Per rendere efficace questa strategia Valverde ha pensato altri piccoli accorgimenti: primo tra tutti il movimento dell’attaccante destro, che va a posizionarsi davanti a Messi quando in possesso (così da dare due opzioni di passaggio davanti al 10 e non solo Suárez) e dietro sulla fascia destra quando la squadra difende, in modo da trasformare il modulo in un 4-4-2 difensivo. I terzini devono salire molto, per dare l’ampiezza che il rombo a centrocampo non permette, con Jordi Alba a sinistra che deve poi tagliare in area per ricevere i passaggi di Messi mentre Sergi Roberto rimane largo per dare sempre un’opzione di passaggio semplice a destra.
Il Barça di Valverde, insomma, quando al completo negli uomini è messo in campo per rischiare poco o nulla con la palla, e questo oltre a portare le partite ad essere spesso noiose, gli permette anche di fare pochi errori. Va detto, però, che da un atteggiamento simile deriva anche l’incapacità di assumersi rischi, e quindi di ribaltare un eventuale risultato sfavorevole.

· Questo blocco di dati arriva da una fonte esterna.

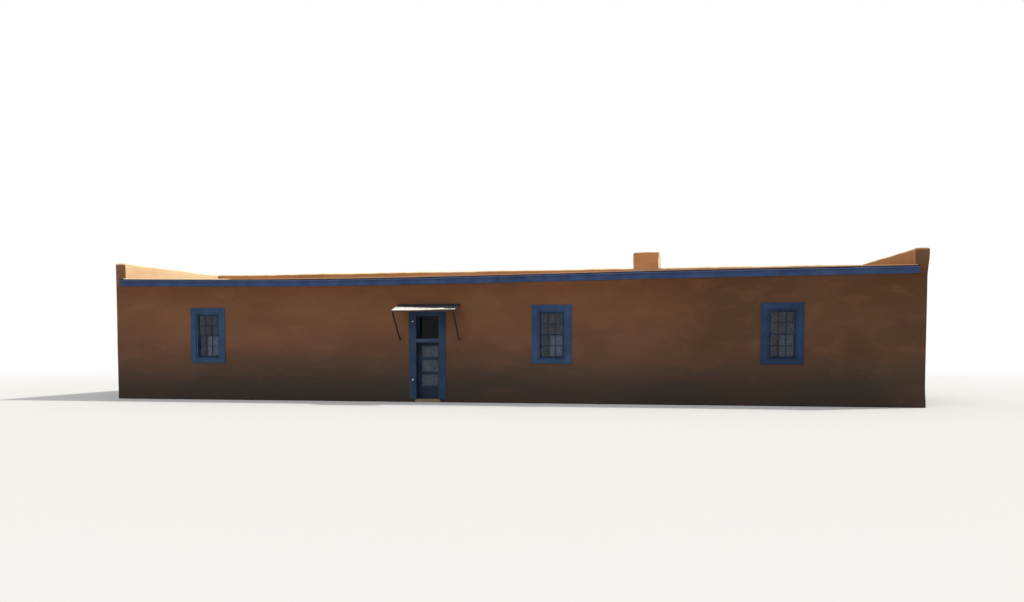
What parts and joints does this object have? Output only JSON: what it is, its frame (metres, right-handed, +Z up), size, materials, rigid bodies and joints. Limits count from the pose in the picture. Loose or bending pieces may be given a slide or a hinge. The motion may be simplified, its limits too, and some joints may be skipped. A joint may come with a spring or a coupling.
{
  "type": "adobe house",
  "caption": "Long single-storey adobe house with a flat roof behind parapets, blue fascia, casings and door, a chimney and a corrugated metal canopy over the door.",
  "frame": {"origin": "on the ground under the middle of the walls' outline", "axes": "+X along the front wall to the right as seen from outside, +Y from the front to the back, +Z up"},
  "size_m": [27.3, 7.474, 5.022],
  "materials": {
    "adobe": "hand-plastered mud, matt",
    "floor": "trowelled earth floor",
    "roof_coating": "trowelled mud and lime",
    "log_wood": "peeled log, aged",
    "roof_board_wood": "rough sawn",
    "blue_painted_wood": "weathered paint",
    "light_blue_painted_wood": "weathered paint",
    "dark_blue_painted_wood": "weathered paint",
    "window_glass": "clear",
    "curtain_cloth": "cotton lace",
    "dark_iron": "rusted",
    "aged_brass": "dull",
    "corrugated_steel": "galvanised, rusted at the wall",
    "weathered_timber": "bare and weathered"
  },
  "bodies": {
    "house": {"floor_slab": "floor", "front_wall_left": "adobe", "front_wall_over_door": "adobe", "front_wall_right": "adobe", "left_end_wall": "adobe", "right_end_wall": "adobe", "back_wall": "adobe", "ceiling_logs": "log_wood", "roof_boards": "roof_board_wood", "roof_coating": "roof_coating", "parapet_coves": "roof_coating", "fascia_boards": "blue_painted_wood", "chimney_stack": "adobe", "front_window_casings": "blue_painted_wood", "front_window_frames": "blue_painted_wood", "front_upper_sashes": "dark_blue_painted_wood", "front_lower_sashes": "dark_blue_painted_wood", "front_window_glass": "window_glass", "window_curtains": "curtain_cloth", "curtain_rods": "dark_iron", "back_window_casings": "blue_painted_wood", "back_window_frames": "blue_painted_wood", "back_upper_sashes": "dark_blue_painted_wood", "back_lower_sashes": "dark_blue_painted_wood", "back_window_glass": "window_glass", "door_casings": "blue_painted_wood", "door_frame": "blue_painted_wood", "door_transom_bar": "light_blue_painted_wood", "transom_sash": "dark_blue_painted_wood", "transom_glass": "window_glass", "door_threshold": "floor", "door_stops": "blue_painted_wood", "jamb_hinges": "dark_iron", "canopy_sheet": "corrugated_steel", "canopy_ledger": "weathered_timber", "canopy_rafters": "weathered_timber", "canopy_front_rail": "weathered_timber", "canopy_struts": "weathered_timber"},
    "front_door": {"door_leaf": "dark_blue_painted_wood", "door_glass": "window_glass", "door_curtain": "curtain_cloth", "door_curtain_rods": "dark_iron", "door_knob": "aged_brass", "leaf_hinges": "dark_iron"}
  },
  "joints": [
    {"name": "front_door_hinge", "type": "hinge", "parent": "house", "child": "front_door", "pos_m": [-2.4149, -2.946, 1], "axis": [0, 0, 1], "range_deg": [0, 90]}
  ]
}
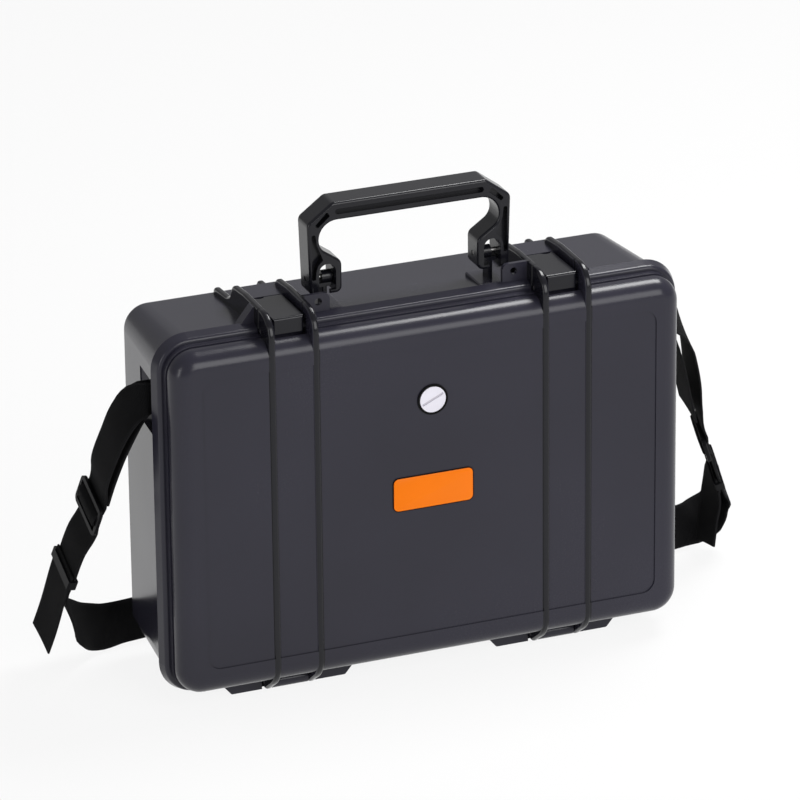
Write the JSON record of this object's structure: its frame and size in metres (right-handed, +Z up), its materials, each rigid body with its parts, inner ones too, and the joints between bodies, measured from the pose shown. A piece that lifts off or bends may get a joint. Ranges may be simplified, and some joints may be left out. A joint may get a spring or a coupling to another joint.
{
  "type": "hard laptop case",
  "caption": "Hard laptop case standing on its feet, with a hinged lid held by toggle latches, foam inside, a folding carrying handle, a pressure valve and a webbing shoulder strap.",
  "frame": {"origin": "on the floor under the case, midway across it and midway between the lid's rib crests and the back of the base", "axes": "+X across the case to the carrier's right, +Y from the lid's face to the back of the base, +Z up"},
  "size_m": [0.5997, 0.1619, 0.3955],
  "materials": {
    "shell": "fine satin texture, charcoal",
    "latch": "satin, charcoal",
    "handle": "satin, charcoal",
    "seal": "soft black cord",
    "foam": "dense foam, soft lid pad and firm tray",
    "valve_plastic": "black housing and nut",
    "valve_disc": "pale grey turning disc",
    "plate": "bright orange front plate",
    "steel": "pins and strap bars",
    "webbing": "black woven strap",
    "buckle": "black strap sliders and keepers"
  },
  "bodies": {
    "base": {"base_shell": "shell", "seal_ring": "seal", "base_foam": "foam", "hinge_pin_left": "steel", "hinge_pin_right": "steel", "handle_bracket_left": "shell", "handle_bracket_right": "shell", "handle_pin_left": "steel", "handle_pin_right": "steel", "strap_bar_left": "steel", "strap_bar_right": "steel", "webbing_left": "webbing", "webbing_right": "webbing", "webbing_rear": "webbing", "webbing_tail_left": "webbing", "webbing_tail_right": "webbing", "slider_left": "buckle", "slider_right": "buckle", "keeper_left": "buckle", "keeper_right": "buckle"},
    "lid": {"lid_shell": "shell", "lid_foam": "foam", "valve_body": "valve_plastic", "valve_nut": "valve_plastic", "front_plate": "plate", "latch_pin_left": "steel", "latch_pin_right": "steel"},
    "latch_left": {"latch_left": "latch"},
    "latch_right": {"latch_right": "latch"},
    "handle": {"handle": "handle"},
    "valve_disc": {"valve_disc": "valve_disc"}
  },
  "joints": [
    {"name": "lid_hinge", "type": "hinge", "parent": "base", "child": "lid", "pos_m": [0, -0.039, 0.0075], "axis": [1, 0, 0], "range_deg": [0, 100]},
    {"name": "latch_left", "type": "hinge", "parent": "lid", "child": "latch_left", "pos_m": [-0.114, -0.0468, 0.3096], "axis": [1, 0, 0], "range_deg": [0, 70]},
    {"name": "latch_right", "type": "hinge", "parent": "lid", "child": "latch_right", "pos_m": [0.114, -0.0468, 0.3096], "axis": [1, 0, 0], "range_deg": [0, 70]},
    {"name": "handle_pivot", "type": "hinge", "parent": "base", "child": "handle", "pos_m": [0, -0.0095, 0.3315], "axis": [-1, 0, 0], "range_deg": [0, 88]},
    {"name": "valve_turn", "type": "hinge", "parent": "lid", "child": "valve_disc", "pos_m": [0, -0.06, 0.2379], "axis": [0, 1, 0], "range_deg": [0, 90]}
  ]
}
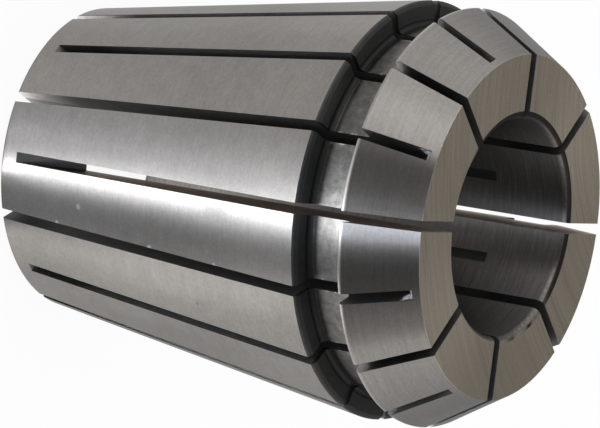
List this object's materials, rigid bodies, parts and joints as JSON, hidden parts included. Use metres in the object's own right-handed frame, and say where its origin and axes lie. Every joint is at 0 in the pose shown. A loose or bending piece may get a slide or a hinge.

A questo Barça manca soprattutto la capacità di disordinare lo schieramento rivale quando la palla non ce l’ha Messi. In questo senso è da capire quando – e soprattutto se – Ousmane Dembélé tornerà al 100% (dopo il rientro contro il Getafe in cui è sembrato giustamente ancora molto indietro). Senza di lui le opzioni per disordinare il rivale (che non passano per i piedi di Messi) si riducono fondamentalmente ai cambi di gioco di Iniesta per Sergi Roberto e ai movimenti offensivi di Paulinho (ultimamente però contenuti dai rivali, che hanno studiato il giochino con cui avanzava senza palla per mettersi in linea con la punta). Il Barça può battere chiunque, ma sembra destinato ad arrivare dove riuscirà a portarlo Messi.